Everything has to start somewhere and Mario Kart’s story begins in the days of the Super Nintendo. The idea was simple: to create a racing game capable of handling two players on screen at once. The execution would be a different story. In late 1990, Nintendo released F-Zero as a launch title for their new 16-bit hardware, the Super Famicom. F-Zero was a blisteringly quick racer with a futuristic setting. Players could select from one of four racers and blast their way around the unique yet challenging tracks. The game was an instant success, driven by its use of the “Mode-7” graphics mode on the SNES. This mode allowed background layers to be rotated and scaled on a scanline-by-scanline basis. At the time it was exceptional. Even today it looks amazing. F-Zero would be the first of series of games to take full advantage of this graphical system. There was one problem with F-Zero, it was only single-player. When Nintendo sat down to plan their next racing game, they started on a generic kart-racer with the aim of making it two-player. They would have to make some changes from F-Zero to accomplish this. The tracks would be simplified and the racing slowed in order to achieve this. A “battle mode” would be introduced as well, where players could compete directly against one another in an arena setting. A by-product of pushing for a split-screen perspective would be that the split-screen would exist even in single-player, with the bottom screen being taken up by a map. At first, generic characters were used but the karts looked similar to each other when overtaking. A decision was made to add in Mario to see how it looked and the Mario Kart series was born. The game would hit store shelves in Japan on the 27th of August 1992 and from there, the series launched into the stratosphere. Players were blown away by its colourful designs, simple yet fun tack layout and the addictive Battle Mode. The game’s use of “Mode-7” helped it to really stand out.

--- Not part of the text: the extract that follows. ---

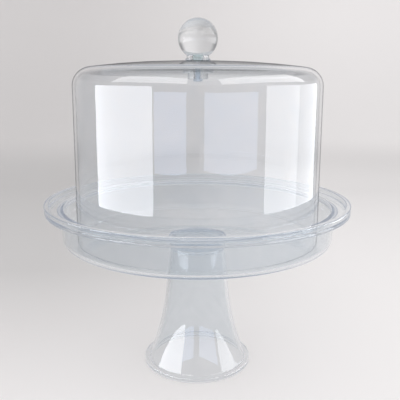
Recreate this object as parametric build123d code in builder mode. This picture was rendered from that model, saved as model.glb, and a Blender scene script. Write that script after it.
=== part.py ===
from build123d import *
from math import cos, radians, tan
import os

# Clear moulded cake stand: a hollow pedestal, a tray with a deep round well, and a dome that
# stands in the well and is lifted by a ball knob. Sizes are in millimetres. The origin is at
# the middle of the foot's underside, and +Z is up.

# Pedestal
pedestal_height = 136.0     # top of the neck, which carries the tray's floor
foot_radius = 56.5
foot_thickness = 5.0
foot_edge_round = 1.5
foot_fillet = 2.0
foot_flange = 5.0           # how far the foot stands out from the bell
cone_end_radius = 33.6      # outside of the pedestal where the straight cone starts to flare
cone_end_height = 73.0
shoulder_radius = 27.6      # outside of the pedestal just under the tray's collar
shoulder_step = 1.6         # how far the neck is drawn in from the shoulder
neck_edge_round = 0.6
neck_cap = 3.0              # the disc that closes the neck
pedestal_wall = 3.0

# Tray
tray_radius = 152.5
rim_height = 5.5            # how far the upright rim stands above the flange
rim_wall = 4.5              # thickness of the upright rim
rim_edge_round = 0.7
rim_corner = 1.0            # inside round between the upright rim and the flange
rim_width = 18.45           # from the outside of the rim to the mouth of the well
flange_thickness = 3.0
flange_edge_round = 1.2     # outer round under the flange
flange_fillet = 4.0         # round under the flange, where the well's wall leaves it
mouth_round = 1.2           # round where the flange turns down into the well
well_depth = 38.5           # from the top of the rim to the floor
well_wall = 3.0
well_draft = 1.5            # degrees
well_corner = 5.0           # inside round between the floor and the wall of the well
floor_thickness = 3.0
collar_height = 10.0
collar_wall = 2.9
collar_clearance = 0.3      # radial gap between the neck and the collar
collar_gap = 0.5            # gap between the end of the collar and the pedestal's shoulder
collar_edge_round = 0.8

# Dome
dome_margin = 11.5          # between the dome's open end and the wall of the well, at the floor
dome_height = 174.0
dome_draft = 0.23           # degrees
dome_wall = 2.8
dome_crown = 8.0            # rise of the top from its shoulder to its flat seat
dome_shoulder = 18.0
dome_seat_margin = 2.0      # how far the flat middle of the top reaches past the washer
dome_lip_round = 0.8

# Knob
ball_radius = 19.3
ball_lift = 1.4             # gap that would be under the ball if the foot weren't there
knob_foot_radius = 12.2
knob_foot_thickness = 2.0
knob_foot_round = 0.7
waist_step = 1.2            # how far the waist is drawn in from the foot
waist_fillet = 1.5

# Threaded insert that is pressed into the knob
insert_radius = 5.2
insert_length = 8.0
insert_chamfer = 0.4
groove_width = 1.4
groove_depth = 0.5
insert_clearance = 0.05

# Screw, and the clear parts that it clamps to the top of the dome
screw_radius = 2.5
screw_tip_gap = 0.6         # from the tip of the screw to the end of the insert
screw_chamfer = 0.4
screw_clearance = 0.25      # radial, in the plain holes
thread_clearance = 0.05     # radial, in the insert
head_radius = 4.6
head_height = 3.3
head_round = 1.2
recess_width = 1.1
recess_span = 5.0
recess_depth = 1.6
gasket_inset = 0.2          # the gasket is this much smaller than the knob's foot
gasket_thickness = 0.8
washer_radius = 15.0
washer_thickness = 2.6
washer_round = 0.5
sleeve_radius = 10.0
sleeve_length = 9.0
sleeve_round = 0.8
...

The game featured eight playable characters: Mario, Luigi, Peach, Yoshi, Bowser, Donkey Kong Jr, Toad and Koopa Troopa. Each character had their own stats. Bowser and Donkey Kong Jr were slow to accelerate but were the fastest, Toad and Koopa Troopa were light characters who could be knocked around and Mario and Luigi were more balanced. The game also had several items to help you battle the other racers. It introduced the homing red shell, the slippery banana peel, the shrinking lightning bolt and the speed boosting mushroom among others. The game had four cups, featuring five tracks each. The themes would be repeated but the layout would be changed, becoming trickier to master in the later cups. It had three difficulties, dressed up as engine sizes. These were 50cc, 100cc and 150cc. The AI characters would have their own items, something which would be dropped from later games, and they would utilise “rubber-banding” to make sure you never got too far away. Many of these things would go on to become mainstays in the series. The game would see international releases in 1992 and 1993, going on to sell nearly 9 million copies worldwide. It became a must-have for many Super Nintendo owners.
On one of my visits to my local video rental store, Empire, my eyes were drawn to a baby blue box. The box featured Mario and friends in go-karts, racing around a corner. I loved the colourful graphics on the back of the box and decided to give it a try and, thus, began my love affair with Mario Kart. I would rent this game constantly. My friend would come to visit and we would try the balloon mode, seeing who could pop each other’s balloons the quickest. They were intense matches. When I was alone, I would try the Grand Prix mode. The game was challenging and if you finished outside the top four, you lost a life and had to replay the stage again. I remember struggling to make it through, even on 50cc. When I visited my cousins, they had a copy of the game so I sat down to play it. I remember making it through the Mushroom Cup only to finish fourth. I can’t remember exactly when I did it but I do remember the joy of finally winning a cup. When I got older, I would sometimes bring the Super Nintendo and Super Mario Kart into work and race against my colleagues. These could be intense but no matter the skill level, everyone had fun. I adore this game and I love that it kick-started one of my favourite series of all time. It has been surpassed several times, with my favourite being Mario Kart 64, but I’ll never forget sitting in my room, surrounded by the darkness of a winter’s night, racing my way around Mario Circuit 2.